O resto da estrofe tem uma construção de grande complexidade a lembrar (novamente) Ricardo Reis, e a exigir uma explicação lenta e uma leitura paciente. Há uma anástrofe de grande alcance, em que várias expressões estão subentendidas (pelo menos, é essa a minha interpretação). A sequência seria a seguinte: "os barcos não me levam" "onde há sapais e charcos" "nem" (subentende-se "onde eu possa") "coaxar às noivas-infantas", "quanto mais ouvi-las". Assim sendo, o "eu" vê-se não apenas proibido de escutar as noivas-infantas-sapas, mas também de ele próprio lhes dirigir a palavra na mesma língua (o "coaxar"). Afinal este rei dos anfíbios, consoante avança o poema, cada vez se torna menos monarca e mais sapo, um ser ridículo entre outros como ele: gordos, verdes, ranhosos, tolos, no meio do lodo...

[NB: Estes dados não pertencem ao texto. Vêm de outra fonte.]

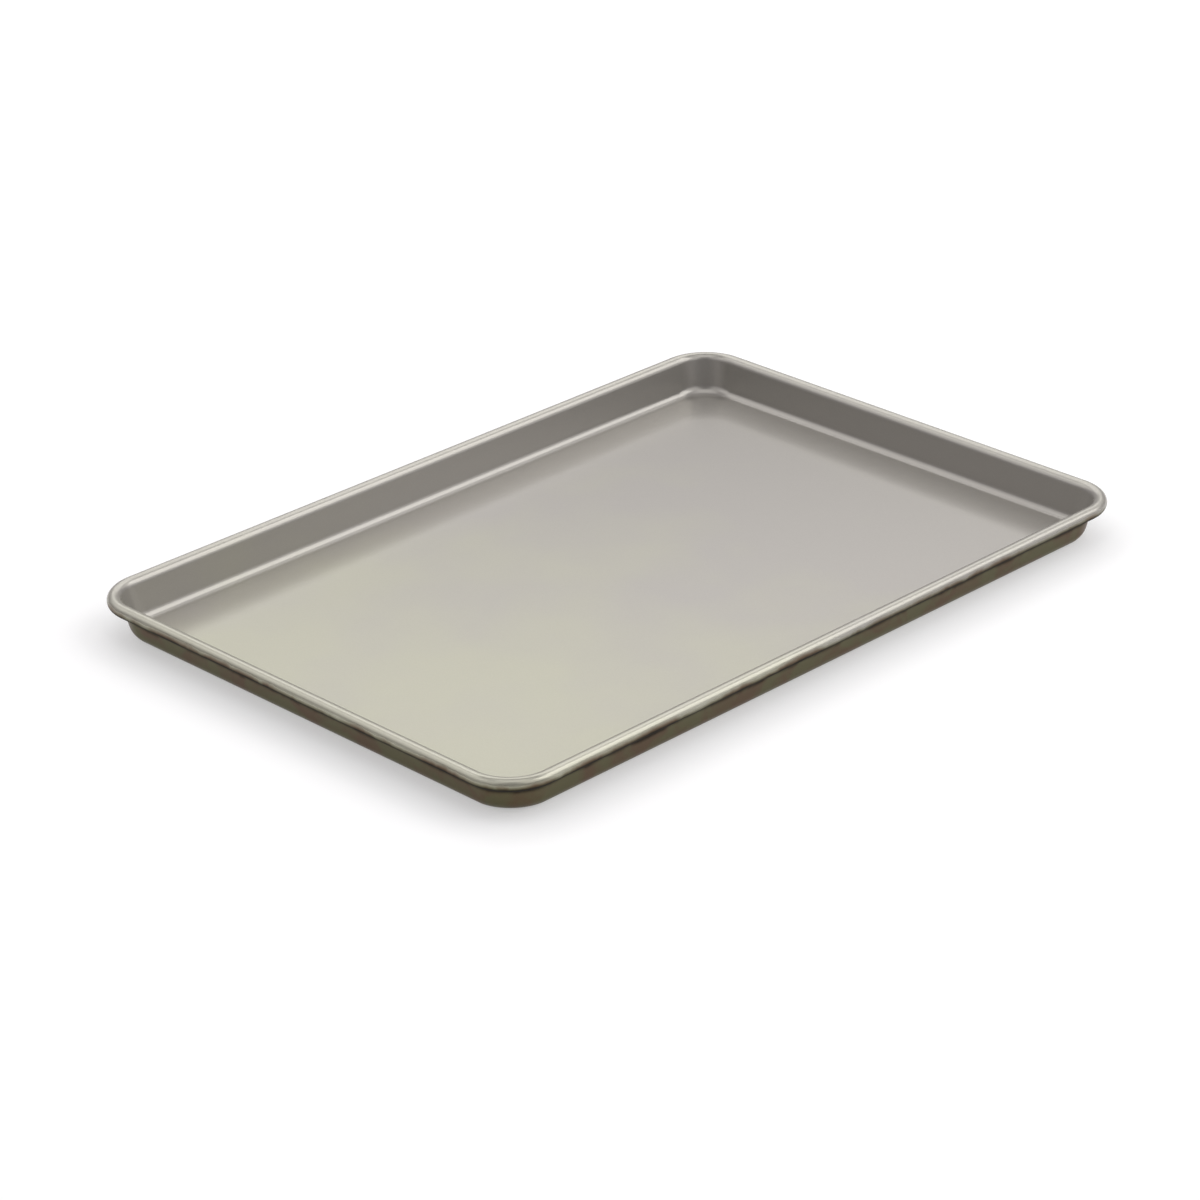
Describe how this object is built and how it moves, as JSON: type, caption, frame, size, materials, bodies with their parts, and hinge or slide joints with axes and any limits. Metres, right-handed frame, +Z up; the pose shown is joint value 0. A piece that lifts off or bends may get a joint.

O "eu" reconhece que nada tem do que sonhou, corrompendo a conhecida expressão "nem rei nem roque", que se converte em "nem rei nem bote". Porquê "bote"? Talvez pelo seu significado habitual -- embarcação pequena, insignificante, mas determinante quando ocorre um naufrágio -- que remete para a redenção que se pressente que nunca chegará. Uma outra interpretação (mais arriscada) terá a ver com um significado que encontrei no Dicionário Aulete Digital -- a investida súbita de animal sobre a presa -- a lembrar o salto do sapo, a quem falta a energia para fugir ao destino que o cerca.

Desse ponto de vista, o facto de o poema terminar com a referência à "sorte" (ideia subjacente ao título, como vimos no início) parece acentuar esta conclusão: de que há uma sina que se impõe ao sonhador, por motivos que ele desconhece, uma sina que lhe tolhe os sonhos, que o prende à sua condição, como uma personagem de um conto de fadas que deixou de esperar por um "viveram felizes para sempre...", que sabe que não poderá alcançar.